What you need to do
Quote exactly the lines from the line containing "Continue the OpenSCAD" to the line containing "boom and grapple", both lines included, please, and nothing more.

Supplied data
----
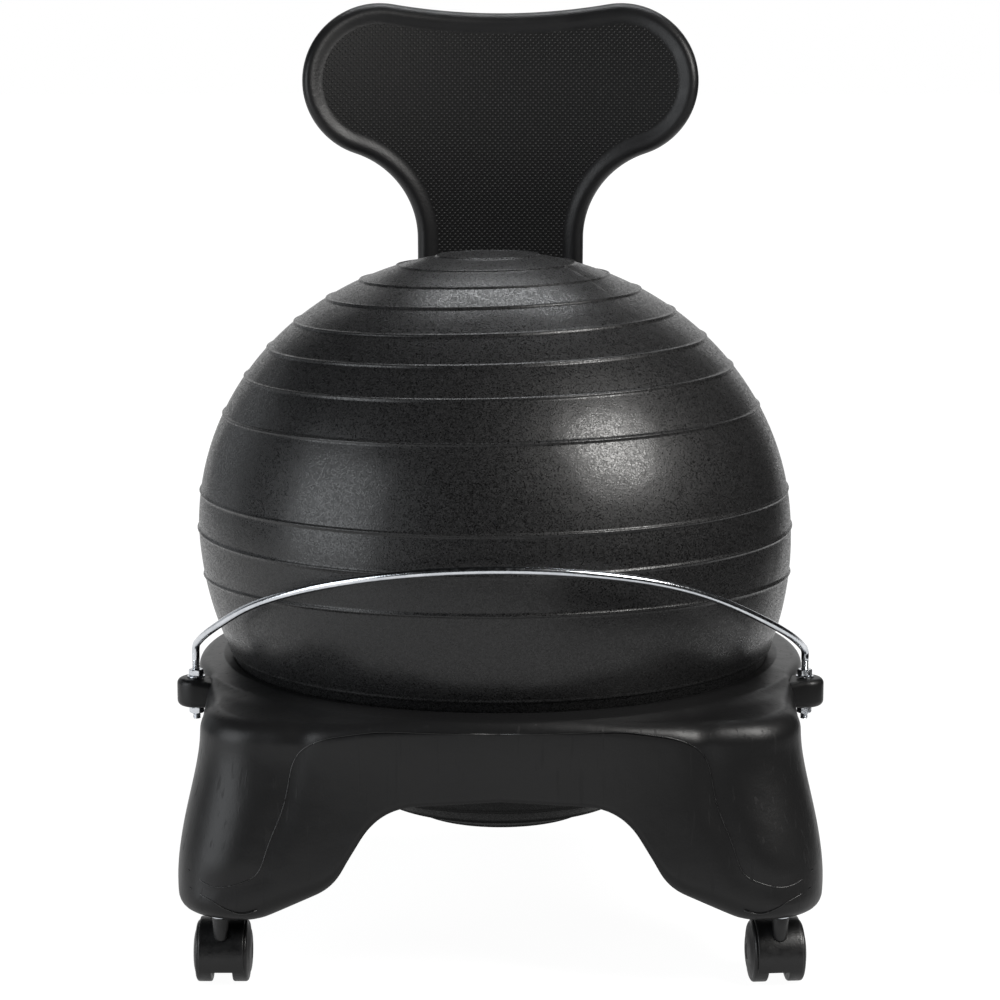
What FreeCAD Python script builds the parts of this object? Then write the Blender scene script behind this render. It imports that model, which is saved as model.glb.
----
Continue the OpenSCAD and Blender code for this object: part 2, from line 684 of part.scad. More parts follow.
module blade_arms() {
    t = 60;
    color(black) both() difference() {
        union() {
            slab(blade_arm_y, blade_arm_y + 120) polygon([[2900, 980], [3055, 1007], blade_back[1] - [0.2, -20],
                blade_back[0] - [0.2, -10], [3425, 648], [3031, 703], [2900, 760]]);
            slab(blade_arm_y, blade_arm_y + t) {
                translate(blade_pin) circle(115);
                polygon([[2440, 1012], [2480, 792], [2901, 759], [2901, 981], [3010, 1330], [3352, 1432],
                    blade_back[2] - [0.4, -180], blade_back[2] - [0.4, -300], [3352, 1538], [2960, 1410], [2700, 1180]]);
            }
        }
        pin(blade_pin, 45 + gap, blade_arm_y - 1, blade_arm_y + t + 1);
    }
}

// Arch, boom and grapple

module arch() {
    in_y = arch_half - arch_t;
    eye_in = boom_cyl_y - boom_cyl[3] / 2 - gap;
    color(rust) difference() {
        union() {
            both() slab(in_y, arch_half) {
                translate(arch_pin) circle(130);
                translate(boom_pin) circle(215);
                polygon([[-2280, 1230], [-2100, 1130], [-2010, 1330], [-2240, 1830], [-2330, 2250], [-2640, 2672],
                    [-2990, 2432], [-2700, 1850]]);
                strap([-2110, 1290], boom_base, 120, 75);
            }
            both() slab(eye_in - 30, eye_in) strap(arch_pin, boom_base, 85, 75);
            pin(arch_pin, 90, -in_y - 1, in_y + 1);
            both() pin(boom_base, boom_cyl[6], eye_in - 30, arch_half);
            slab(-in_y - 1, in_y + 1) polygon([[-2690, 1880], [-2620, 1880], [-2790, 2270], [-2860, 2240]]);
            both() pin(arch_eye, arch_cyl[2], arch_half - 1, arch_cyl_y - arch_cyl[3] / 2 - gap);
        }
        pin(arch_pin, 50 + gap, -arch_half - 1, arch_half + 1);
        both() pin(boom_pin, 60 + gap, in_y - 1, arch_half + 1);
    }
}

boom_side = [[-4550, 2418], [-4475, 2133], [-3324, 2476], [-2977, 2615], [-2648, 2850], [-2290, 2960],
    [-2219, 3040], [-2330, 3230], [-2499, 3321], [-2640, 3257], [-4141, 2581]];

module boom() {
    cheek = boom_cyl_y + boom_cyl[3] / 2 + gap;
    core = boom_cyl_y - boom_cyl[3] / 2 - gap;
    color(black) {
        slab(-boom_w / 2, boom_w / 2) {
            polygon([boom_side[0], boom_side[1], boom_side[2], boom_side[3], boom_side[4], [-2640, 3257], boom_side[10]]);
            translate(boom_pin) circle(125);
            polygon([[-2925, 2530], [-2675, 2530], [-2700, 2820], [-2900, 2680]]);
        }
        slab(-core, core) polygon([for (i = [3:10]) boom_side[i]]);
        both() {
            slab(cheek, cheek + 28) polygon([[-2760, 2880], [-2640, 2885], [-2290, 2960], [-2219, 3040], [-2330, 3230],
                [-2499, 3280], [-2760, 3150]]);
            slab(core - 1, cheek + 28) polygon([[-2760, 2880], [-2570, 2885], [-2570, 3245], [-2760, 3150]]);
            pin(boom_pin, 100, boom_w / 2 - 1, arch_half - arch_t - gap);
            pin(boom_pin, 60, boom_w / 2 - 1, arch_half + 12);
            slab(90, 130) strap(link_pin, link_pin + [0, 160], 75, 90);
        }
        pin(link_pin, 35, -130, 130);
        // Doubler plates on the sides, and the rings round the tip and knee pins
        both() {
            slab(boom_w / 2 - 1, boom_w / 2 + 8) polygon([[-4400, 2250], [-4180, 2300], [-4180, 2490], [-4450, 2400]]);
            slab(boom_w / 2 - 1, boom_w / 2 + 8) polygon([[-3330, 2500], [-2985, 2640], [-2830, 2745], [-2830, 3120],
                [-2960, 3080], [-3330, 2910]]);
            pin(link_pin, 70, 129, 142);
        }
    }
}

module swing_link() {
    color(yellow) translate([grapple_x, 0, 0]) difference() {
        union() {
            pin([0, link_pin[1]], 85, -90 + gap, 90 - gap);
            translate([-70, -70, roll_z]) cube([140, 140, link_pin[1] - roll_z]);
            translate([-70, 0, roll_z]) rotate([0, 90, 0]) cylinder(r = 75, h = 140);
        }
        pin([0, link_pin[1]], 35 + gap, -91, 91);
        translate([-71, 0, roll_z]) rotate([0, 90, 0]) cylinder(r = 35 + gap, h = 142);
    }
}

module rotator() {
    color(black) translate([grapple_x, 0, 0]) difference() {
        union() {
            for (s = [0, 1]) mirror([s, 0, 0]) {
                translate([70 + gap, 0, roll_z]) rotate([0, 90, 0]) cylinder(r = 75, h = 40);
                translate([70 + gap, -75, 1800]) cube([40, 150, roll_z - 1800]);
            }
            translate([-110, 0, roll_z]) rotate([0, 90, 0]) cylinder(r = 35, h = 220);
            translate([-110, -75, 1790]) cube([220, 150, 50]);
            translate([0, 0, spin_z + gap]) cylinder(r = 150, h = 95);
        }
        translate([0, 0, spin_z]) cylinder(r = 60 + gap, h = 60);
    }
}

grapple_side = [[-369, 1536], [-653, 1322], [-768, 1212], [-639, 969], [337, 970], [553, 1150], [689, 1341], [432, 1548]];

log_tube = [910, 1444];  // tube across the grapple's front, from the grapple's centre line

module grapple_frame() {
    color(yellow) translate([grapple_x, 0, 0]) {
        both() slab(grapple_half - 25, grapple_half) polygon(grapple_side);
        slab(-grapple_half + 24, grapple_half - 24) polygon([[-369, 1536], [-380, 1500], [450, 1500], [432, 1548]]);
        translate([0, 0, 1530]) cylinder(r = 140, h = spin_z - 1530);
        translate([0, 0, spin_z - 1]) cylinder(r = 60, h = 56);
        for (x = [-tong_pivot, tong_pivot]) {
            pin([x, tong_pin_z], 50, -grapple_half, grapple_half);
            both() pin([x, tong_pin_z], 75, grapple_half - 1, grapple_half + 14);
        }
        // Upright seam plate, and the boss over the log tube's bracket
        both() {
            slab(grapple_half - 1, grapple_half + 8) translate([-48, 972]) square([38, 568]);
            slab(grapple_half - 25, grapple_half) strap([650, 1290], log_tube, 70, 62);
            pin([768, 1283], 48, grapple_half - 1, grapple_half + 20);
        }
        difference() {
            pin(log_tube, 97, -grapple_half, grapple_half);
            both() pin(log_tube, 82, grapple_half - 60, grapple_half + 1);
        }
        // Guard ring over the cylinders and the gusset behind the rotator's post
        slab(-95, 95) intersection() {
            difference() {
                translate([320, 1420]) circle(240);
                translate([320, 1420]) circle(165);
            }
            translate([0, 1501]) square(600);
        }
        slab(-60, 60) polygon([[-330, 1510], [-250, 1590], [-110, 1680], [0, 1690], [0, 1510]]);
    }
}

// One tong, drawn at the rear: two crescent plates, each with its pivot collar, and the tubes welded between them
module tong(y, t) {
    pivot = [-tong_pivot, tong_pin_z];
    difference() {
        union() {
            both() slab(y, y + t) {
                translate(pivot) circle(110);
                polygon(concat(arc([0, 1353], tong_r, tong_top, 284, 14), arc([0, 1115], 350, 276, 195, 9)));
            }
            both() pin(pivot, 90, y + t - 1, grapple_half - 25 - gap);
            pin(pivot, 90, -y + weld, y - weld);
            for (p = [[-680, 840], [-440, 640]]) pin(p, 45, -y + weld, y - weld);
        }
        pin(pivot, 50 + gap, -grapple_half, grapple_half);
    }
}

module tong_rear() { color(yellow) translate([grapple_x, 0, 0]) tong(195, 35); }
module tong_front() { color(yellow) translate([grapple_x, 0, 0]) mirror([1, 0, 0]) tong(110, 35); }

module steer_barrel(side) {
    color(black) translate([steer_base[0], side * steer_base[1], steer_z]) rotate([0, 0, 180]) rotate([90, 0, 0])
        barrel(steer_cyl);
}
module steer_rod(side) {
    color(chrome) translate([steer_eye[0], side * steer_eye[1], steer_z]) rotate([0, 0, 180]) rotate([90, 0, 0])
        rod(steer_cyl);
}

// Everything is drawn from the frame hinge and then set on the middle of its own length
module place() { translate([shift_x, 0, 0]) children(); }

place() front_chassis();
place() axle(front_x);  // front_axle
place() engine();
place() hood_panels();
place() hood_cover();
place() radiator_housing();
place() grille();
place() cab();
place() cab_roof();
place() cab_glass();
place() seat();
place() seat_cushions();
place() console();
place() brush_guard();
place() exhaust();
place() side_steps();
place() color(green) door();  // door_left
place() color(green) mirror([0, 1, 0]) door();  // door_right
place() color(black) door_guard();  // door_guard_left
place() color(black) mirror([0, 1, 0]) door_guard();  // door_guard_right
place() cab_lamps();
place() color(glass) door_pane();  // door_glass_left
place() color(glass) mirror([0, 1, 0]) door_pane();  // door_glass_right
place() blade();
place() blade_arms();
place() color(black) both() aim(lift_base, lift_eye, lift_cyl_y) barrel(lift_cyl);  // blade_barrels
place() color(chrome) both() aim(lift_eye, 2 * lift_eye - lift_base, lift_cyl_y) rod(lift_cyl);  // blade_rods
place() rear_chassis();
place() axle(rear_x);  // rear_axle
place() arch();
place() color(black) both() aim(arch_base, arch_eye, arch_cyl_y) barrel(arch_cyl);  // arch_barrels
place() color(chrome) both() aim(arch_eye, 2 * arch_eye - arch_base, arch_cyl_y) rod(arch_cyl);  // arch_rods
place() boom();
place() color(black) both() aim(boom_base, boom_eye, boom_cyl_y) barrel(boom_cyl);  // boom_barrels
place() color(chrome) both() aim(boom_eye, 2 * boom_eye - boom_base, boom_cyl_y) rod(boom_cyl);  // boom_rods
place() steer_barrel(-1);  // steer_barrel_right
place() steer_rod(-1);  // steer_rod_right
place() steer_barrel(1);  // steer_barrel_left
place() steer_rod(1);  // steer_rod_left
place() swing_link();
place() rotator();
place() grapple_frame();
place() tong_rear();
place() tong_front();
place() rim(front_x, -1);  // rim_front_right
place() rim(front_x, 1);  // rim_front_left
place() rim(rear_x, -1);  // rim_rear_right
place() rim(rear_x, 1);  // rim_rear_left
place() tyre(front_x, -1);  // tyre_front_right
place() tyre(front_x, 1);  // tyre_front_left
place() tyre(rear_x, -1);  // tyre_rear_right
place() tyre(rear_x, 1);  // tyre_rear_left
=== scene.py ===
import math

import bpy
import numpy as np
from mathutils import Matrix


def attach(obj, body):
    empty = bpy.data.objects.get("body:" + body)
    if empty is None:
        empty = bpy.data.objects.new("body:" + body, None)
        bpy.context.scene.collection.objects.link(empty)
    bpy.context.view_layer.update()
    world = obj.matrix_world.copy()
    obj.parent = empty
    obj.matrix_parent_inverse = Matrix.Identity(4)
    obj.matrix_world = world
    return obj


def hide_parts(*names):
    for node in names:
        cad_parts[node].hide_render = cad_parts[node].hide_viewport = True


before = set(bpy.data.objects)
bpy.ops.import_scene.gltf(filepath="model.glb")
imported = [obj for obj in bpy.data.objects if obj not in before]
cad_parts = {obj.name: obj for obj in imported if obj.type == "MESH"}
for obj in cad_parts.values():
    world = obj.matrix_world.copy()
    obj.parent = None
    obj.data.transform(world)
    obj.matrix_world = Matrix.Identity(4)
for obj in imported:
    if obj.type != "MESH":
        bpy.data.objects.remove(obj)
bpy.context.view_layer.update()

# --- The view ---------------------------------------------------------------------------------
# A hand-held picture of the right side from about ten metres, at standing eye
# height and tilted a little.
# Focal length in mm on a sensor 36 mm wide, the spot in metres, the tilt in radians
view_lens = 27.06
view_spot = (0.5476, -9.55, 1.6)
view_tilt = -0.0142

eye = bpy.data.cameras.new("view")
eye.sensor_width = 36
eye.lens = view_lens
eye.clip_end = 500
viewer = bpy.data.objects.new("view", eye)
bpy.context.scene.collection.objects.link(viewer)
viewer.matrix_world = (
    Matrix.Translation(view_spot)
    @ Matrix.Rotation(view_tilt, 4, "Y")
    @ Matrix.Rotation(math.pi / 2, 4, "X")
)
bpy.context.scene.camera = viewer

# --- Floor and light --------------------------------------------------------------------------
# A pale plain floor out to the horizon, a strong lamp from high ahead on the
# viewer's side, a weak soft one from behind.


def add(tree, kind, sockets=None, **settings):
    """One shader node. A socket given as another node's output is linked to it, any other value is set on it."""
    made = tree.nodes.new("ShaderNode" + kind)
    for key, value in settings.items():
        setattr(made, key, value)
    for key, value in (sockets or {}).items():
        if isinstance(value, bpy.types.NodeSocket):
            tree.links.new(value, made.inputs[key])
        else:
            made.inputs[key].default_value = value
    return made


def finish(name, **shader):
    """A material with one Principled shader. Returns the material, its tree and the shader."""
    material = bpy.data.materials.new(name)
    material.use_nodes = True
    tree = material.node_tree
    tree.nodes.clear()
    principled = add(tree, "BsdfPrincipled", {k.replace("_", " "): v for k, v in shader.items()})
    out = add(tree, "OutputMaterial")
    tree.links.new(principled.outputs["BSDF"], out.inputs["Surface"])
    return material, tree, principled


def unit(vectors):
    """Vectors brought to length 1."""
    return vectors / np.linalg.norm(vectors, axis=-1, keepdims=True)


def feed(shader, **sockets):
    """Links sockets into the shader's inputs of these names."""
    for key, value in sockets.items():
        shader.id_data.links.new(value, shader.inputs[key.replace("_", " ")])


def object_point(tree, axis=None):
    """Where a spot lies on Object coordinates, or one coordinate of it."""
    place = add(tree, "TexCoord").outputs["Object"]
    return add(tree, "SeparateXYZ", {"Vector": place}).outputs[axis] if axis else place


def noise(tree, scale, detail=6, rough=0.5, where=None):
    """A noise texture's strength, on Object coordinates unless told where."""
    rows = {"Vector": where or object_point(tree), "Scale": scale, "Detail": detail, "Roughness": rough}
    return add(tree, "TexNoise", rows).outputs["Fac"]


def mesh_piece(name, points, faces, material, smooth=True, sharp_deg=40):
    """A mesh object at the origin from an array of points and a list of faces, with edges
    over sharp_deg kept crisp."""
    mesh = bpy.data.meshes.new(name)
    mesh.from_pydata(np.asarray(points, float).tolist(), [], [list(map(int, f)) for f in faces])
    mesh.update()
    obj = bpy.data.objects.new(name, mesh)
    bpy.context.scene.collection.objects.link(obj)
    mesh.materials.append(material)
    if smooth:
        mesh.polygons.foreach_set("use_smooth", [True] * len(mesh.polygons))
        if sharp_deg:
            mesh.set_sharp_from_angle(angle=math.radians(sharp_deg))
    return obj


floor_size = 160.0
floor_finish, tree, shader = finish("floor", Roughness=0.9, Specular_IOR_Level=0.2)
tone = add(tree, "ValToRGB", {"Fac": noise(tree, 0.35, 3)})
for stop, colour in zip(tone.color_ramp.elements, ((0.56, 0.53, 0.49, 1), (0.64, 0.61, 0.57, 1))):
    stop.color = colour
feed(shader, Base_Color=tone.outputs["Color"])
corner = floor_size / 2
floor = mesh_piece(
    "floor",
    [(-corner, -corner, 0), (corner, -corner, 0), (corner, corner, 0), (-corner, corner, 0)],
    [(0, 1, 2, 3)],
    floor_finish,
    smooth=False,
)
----
Result of the exercise
Continue the OpenSCAD and Blender code for this object: part 2, from line 684 of part.scad. More parts follow.
module blade_arms() {
    t = 60;
    color(black) both() difference() {
        union() {
            slab(blade_arm_y, blade_arm_y + 120) polygon([[2900, 980], [3055, 1007], blade_back[1] - [0.2, -20],
                blade_back[0] - [0.2, -10], [3425, 648], [3031, 703], [2900, 760]]);
            slab(blade_arm_y, blade_arm_y + t) {
                translate(blade_pin) circle(115);
                polygon([[2440, 1012], [2480, 792], [2901, 759], [2901, 981], [3010, 1330], [3352, 1432],
                    blade_back[2] - [0.4, -180], blade_back[2] - [0.4, -300], [3352, 1538], [2960, 1410], [2700, 1180]]);
            }
        }
        pin(blade_pin, 45 + gap, blade_arm_y - 1, blade_arm_y + t + 1);
    }
}

// Arch, boom and grapple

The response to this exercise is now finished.